# [Data in this exercise]
——
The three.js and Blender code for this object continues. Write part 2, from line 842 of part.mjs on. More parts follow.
——
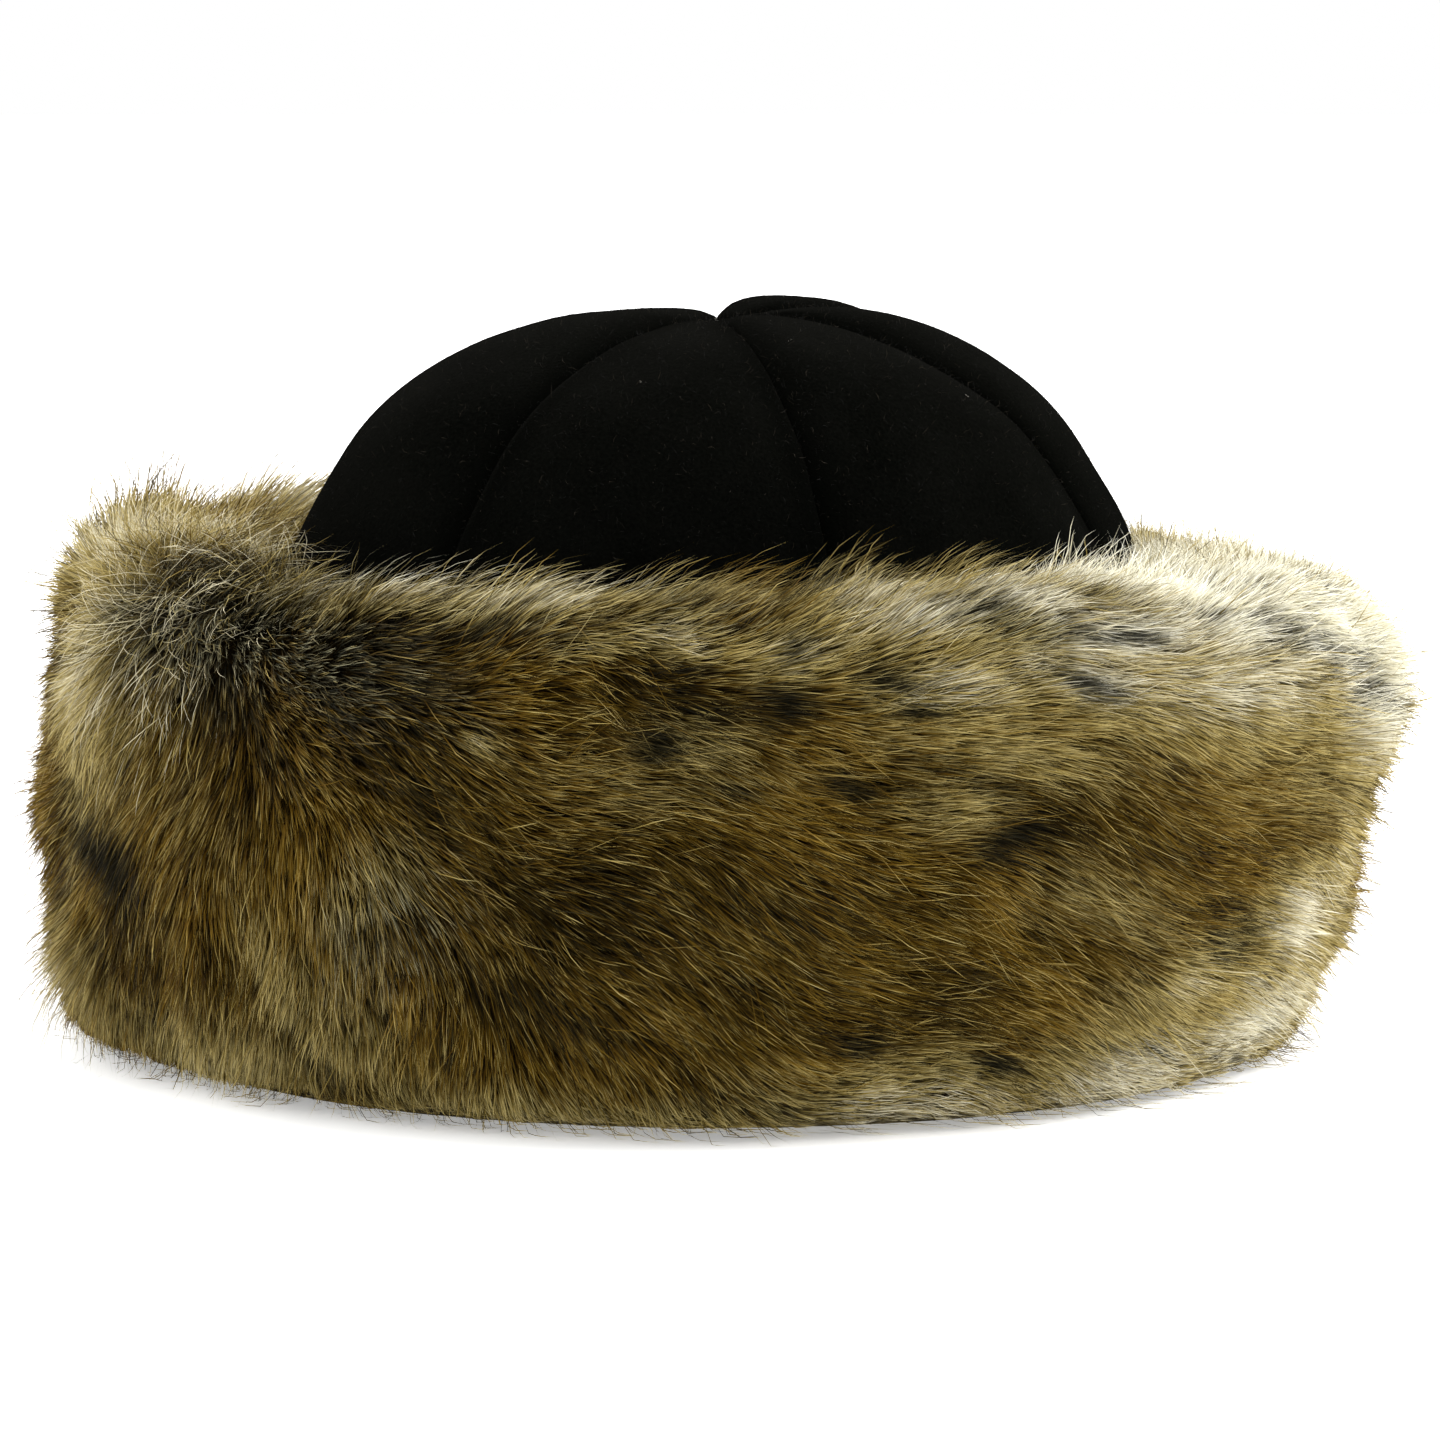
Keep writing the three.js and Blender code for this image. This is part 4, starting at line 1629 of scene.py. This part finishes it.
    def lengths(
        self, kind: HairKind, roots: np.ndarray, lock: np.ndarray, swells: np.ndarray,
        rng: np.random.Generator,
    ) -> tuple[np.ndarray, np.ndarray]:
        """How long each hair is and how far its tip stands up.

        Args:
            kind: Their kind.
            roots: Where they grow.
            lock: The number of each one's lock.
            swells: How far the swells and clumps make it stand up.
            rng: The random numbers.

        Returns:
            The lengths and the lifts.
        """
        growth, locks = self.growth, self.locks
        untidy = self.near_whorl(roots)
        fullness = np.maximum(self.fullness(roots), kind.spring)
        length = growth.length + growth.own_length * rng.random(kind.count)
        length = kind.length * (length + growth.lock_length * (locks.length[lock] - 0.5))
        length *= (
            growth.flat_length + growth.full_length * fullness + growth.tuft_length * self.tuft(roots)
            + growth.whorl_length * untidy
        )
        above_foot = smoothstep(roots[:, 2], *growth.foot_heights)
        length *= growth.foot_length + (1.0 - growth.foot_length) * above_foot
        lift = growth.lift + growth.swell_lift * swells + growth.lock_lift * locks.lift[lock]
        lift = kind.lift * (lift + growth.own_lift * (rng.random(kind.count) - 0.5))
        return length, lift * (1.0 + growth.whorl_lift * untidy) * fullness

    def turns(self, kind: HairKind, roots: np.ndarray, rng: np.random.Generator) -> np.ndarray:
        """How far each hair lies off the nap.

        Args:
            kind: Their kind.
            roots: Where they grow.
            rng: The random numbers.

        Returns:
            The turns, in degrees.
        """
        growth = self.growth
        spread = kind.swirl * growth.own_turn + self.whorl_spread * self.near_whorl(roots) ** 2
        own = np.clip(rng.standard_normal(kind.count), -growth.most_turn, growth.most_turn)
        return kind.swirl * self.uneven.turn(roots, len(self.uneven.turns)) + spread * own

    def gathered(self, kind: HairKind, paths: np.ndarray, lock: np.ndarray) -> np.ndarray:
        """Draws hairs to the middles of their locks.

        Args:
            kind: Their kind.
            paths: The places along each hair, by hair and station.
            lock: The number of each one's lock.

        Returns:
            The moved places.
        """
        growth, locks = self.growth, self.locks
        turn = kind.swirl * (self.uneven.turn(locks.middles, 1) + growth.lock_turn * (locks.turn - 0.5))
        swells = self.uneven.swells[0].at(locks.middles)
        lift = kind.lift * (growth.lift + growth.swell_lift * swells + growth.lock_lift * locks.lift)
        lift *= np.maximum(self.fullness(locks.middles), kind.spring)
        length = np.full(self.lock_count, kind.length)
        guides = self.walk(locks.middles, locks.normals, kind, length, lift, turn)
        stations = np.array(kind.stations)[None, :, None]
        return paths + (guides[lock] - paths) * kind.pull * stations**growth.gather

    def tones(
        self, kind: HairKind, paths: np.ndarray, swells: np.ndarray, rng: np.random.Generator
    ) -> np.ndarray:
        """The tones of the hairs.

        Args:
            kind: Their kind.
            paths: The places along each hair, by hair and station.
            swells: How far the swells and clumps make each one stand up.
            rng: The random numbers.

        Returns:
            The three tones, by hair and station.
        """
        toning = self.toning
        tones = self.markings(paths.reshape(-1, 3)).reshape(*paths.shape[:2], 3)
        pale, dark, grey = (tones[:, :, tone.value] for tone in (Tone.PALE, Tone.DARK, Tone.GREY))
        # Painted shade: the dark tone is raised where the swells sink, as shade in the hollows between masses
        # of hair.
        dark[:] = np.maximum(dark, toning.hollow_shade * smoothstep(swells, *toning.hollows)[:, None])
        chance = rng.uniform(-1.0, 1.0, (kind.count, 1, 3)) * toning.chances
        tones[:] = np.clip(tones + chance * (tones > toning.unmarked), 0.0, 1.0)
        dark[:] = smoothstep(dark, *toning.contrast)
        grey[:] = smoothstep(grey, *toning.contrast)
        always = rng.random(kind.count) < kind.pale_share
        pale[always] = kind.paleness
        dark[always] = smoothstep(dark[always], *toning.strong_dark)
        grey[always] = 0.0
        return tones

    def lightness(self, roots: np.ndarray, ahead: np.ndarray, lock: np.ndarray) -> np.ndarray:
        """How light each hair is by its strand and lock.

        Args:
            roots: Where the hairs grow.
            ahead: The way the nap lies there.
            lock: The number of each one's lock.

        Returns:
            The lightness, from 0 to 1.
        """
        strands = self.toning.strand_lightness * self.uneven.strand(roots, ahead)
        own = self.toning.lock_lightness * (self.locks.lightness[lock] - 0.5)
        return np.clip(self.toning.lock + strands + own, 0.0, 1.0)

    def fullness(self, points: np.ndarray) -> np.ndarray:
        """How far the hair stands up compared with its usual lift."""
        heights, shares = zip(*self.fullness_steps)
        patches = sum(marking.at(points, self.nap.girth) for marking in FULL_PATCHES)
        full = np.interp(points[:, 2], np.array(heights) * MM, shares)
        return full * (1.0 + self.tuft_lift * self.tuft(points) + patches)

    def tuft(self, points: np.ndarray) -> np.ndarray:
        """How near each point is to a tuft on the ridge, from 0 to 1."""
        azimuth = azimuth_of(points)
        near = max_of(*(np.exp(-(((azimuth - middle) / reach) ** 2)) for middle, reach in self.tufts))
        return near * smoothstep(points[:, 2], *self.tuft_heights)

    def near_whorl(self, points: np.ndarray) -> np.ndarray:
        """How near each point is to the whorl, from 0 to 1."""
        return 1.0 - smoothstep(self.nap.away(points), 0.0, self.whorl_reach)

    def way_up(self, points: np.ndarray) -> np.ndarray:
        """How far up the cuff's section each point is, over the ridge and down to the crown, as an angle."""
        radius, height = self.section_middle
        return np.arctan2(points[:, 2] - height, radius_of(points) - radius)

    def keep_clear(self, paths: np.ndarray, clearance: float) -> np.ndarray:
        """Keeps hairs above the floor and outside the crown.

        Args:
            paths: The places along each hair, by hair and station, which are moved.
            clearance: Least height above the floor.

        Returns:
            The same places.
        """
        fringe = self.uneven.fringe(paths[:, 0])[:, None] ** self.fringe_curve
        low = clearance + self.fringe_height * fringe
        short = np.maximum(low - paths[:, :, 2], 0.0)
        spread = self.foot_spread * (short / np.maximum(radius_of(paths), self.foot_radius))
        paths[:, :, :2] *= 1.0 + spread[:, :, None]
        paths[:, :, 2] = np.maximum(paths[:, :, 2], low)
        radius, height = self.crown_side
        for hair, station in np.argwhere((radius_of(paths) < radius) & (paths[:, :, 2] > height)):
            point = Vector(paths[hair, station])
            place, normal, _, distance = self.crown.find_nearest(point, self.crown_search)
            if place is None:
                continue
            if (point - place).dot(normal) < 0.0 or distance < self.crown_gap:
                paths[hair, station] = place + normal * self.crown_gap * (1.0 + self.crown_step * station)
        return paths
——
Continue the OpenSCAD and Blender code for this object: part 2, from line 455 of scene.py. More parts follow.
——
# [Task goal]
Which lines hold the string "follow"? List them all.

# [Answer to the task]
The three.js and Blender code for this object continues. Write part 2, from line 842 of part.mjs on. More parts follow.
Continue the OpenSCAD and Blender code for this object: part 2, from line 455 of scene.py. More parts follow.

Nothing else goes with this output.